--- begin MATERIAL ---

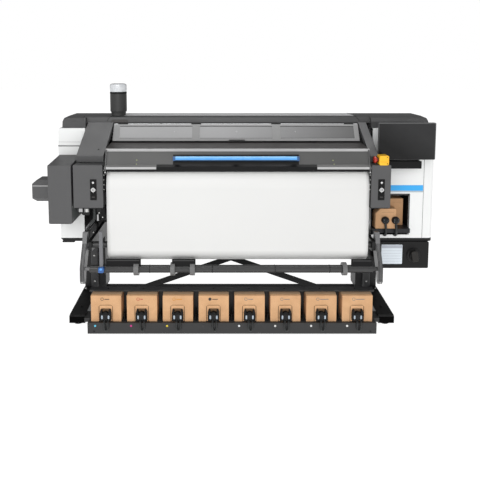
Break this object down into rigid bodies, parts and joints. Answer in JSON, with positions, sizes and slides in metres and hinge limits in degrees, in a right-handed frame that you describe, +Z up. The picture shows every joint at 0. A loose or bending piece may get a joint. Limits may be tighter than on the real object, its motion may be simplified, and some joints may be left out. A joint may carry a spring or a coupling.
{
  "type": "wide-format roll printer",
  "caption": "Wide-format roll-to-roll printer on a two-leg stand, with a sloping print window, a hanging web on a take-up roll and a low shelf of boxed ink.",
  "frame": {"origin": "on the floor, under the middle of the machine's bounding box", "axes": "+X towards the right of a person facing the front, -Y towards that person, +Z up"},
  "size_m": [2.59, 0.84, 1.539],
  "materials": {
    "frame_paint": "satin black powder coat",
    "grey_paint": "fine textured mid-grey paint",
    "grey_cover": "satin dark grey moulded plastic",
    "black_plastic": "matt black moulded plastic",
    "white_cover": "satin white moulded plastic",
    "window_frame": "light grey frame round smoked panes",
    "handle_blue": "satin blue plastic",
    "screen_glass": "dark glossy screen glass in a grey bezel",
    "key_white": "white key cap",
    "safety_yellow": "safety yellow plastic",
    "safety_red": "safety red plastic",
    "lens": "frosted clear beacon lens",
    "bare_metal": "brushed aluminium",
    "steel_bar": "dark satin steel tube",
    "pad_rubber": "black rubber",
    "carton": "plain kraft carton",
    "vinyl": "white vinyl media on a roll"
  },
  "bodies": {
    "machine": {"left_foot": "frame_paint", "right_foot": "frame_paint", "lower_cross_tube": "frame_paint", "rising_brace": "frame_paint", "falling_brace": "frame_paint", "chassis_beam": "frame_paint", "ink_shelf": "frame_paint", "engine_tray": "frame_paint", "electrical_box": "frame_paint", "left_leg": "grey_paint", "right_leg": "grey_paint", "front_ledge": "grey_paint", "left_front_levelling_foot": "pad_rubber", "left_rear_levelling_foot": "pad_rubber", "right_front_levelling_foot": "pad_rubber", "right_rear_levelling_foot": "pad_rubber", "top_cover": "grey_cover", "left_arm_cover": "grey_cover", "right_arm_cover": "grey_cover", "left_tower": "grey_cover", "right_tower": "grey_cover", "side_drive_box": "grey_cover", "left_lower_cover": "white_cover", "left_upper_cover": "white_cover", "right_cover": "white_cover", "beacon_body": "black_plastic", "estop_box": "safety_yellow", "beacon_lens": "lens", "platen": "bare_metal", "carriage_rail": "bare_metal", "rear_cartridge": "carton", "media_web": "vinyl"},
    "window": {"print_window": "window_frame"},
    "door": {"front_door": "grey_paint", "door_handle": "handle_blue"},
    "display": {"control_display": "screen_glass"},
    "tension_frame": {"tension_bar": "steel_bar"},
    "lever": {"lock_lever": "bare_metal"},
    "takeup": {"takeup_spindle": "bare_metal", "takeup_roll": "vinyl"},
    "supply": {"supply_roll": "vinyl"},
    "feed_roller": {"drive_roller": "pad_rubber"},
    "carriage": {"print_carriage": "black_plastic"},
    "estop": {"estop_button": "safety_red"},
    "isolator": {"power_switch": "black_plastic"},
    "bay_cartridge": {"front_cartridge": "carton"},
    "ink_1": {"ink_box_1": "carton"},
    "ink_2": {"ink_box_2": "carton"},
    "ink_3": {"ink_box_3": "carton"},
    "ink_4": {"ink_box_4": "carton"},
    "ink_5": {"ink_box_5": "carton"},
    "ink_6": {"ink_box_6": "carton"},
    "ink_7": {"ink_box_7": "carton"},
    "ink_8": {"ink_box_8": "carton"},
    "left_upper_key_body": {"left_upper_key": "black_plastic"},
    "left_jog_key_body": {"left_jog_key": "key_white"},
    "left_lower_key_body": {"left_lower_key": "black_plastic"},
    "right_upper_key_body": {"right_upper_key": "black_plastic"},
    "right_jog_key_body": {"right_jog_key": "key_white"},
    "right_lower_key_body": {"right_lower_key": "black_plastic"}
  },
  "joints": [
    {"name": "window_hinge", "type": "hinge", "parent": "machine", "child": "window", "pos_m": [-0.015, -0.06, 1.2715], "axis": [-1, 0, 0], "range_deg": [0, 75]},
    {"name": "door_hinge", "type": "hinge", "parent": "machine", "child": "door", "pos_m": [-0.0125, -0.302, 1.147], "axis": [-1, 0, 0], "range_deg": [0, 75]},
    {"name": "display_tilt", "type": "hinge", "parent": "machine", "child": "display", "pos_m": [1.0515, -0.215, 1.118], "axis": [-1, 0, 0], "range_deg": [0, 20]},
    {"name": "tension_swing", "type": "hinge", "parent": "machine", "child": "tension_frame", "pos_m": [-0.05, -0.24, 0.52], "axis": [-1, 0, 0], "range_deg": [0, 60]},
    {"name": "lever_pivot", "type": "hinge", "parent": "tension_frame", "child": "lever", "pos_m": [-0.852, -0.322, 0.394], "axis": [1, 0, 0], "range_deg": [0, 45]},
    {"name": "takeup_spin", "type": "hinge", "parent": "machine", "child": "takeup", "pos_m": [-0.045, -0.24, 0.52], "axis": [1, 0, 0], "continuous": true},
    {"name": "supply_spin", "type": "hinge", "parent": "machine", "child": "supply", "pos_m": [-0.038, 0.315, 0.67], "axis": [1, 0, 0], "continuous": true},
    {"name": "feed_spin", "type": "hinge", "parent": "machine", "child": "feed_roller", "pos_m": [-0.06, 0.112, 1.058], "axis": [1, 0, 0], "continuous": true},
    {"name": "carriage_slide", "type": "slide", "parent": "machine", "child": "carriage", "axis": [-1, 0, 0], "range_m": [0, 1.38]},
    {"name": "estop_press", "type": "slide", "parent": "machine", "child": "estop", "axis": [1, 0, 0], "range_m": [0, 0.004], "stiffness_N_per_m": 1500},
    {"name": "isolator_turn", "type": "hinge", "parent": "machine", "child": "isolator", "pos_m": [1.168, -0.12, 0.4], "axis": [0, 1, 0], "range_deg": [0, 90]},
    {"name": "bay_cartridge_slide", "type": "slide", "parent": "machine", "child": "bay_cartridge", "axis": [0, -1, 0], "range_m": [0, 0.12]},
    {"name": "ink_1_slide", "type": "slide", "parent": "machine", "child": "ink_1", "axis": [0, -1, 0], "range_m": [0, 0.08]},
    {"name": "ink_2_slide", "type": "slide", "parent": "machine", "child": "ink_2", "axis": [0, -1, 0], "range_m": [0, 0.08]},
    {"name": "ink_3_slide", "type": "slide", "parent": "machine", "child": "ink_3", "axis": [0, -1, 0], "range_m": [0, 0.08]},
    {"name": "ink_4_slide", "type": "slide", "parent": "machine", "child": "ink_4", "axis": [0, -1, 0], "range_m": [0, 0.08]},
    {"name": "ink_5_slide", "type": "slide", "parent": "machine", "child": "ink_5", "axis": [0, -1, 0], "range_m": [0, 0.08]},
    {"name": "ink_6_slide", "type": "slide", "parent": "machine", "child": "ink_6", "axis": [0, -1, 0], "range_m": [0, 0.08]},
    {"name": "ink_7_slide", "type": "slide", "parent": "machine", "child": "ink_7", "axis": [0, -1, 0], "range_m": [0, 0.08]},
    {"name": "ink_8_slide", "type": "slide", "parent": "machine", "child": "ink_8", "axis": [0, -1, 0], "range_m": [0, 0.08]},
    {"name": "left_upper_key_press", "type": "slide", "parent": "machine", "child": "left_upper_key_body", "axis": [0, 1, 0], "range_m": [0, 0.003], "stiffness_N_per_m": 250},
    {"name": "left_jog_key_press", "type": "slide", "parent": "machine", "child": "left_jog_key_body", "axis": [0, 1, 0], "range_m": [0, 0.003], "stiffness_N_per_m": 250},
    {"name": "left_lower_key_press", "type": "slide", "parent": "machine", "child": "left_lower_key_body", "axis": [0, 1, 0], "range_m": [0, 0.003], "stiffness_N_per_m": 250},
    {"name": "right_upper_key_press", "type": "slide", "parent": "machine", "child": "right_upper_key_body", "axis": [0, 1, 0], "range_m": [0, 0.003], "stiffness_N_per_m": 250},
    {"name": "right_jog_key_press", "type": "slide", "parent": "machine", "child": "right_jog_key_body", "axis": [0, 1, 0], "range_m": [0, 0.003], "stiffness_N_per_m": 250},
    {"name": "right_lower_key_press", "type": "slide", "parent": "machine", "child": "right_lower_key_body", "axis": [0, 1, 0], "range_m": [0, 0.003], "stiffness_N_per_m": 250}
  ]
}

--- end MATERIAL ---

Show the lines of the data that hold the word "with".

Break this object down into rigid bodies, parts and joints. Answer in JSON, with positions, sizes and slides in metres and hinge limits in degrees, in a right-handed frame that you describe, +Z up. The picture shows every joint at 0. A loose or bending piece may get a joint. Limits may be tighter than on the real object, its motion may be simplified, and some joints may be left out. A joint may carry a spring or a coupling.
  "caption": "Wide-format roll-to-roll printer on a two-leg stand, with a sloping print window, a hanging web on a take-up roll and a low shelf of boxed ink.",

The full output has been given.